Pemberian gelar doktor honoris causa (HC) oleh UMJ kepada Presiden Sukarno terjadi pada 3 Agustus 1965. Penghargaan tersebut masuk dalam bidang filsafat ilmu tauhid.

Rektor UMJ lantas menceritakan proses pengusulan gelar tersebut kepada UAH yang ternyata penuh dengan lika-liku. Pada mulanya, pihaknya tidak membaca detail aturan pemberian gelar ini.

UMJ berpikir syarat yang penting cukup sudah S-3 dengan akreditasi B. Ternyata, dalam proses perjalanannya, itu tidak cukup dan harus S-3 dengan akreditasi unggul.

"Maka, posisi doktor manajemen pendidikan Islam (MPI) yang pada waktu itu masih B, kami sempat agak down. Bahkan, beberapa saat kami tidak mampu menyapa UAH," lanjut dia.
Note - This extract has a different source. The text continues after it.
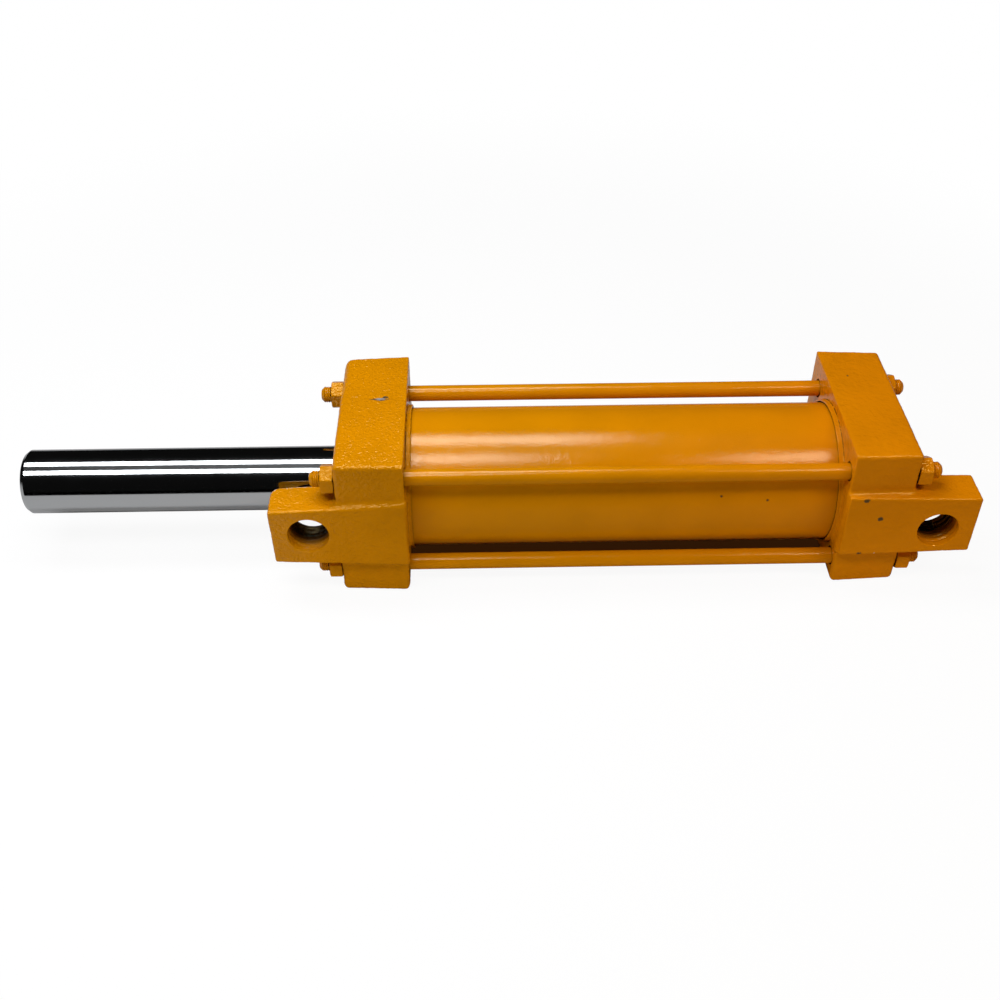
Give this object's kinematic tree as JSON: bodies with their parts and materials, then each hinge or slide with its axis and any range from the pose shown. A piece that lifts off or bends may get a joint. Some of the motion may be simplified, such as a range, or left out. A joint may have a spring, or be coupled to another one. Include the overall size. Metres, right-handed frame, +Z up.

Setelah melewati tantangan yang ada, pemberian gelar doktor HC kepada UAH pun berhasil dilaksanakan setelah proses reakreditasi program doktor MPI yang juga meraih akreditasi unggul. Ma'mun lantas menyebut bahwa menjadi sebuah kebahagiaan, kebanggaan, dan kehormatan bisa memberikan gelar kehormatan akademis itu kepada UAH.

Meski produk pendidikan Muhammadiyah dan lahir dari keluarga Muhammadiyah, UAH mendapatkan gelar bukan semata karena kader Muhammadiyah. Ia menyebut ada beberapa pertimbangan lain yang menjadi alasan, salah satunya kecerdasan yang dimiliki UAH.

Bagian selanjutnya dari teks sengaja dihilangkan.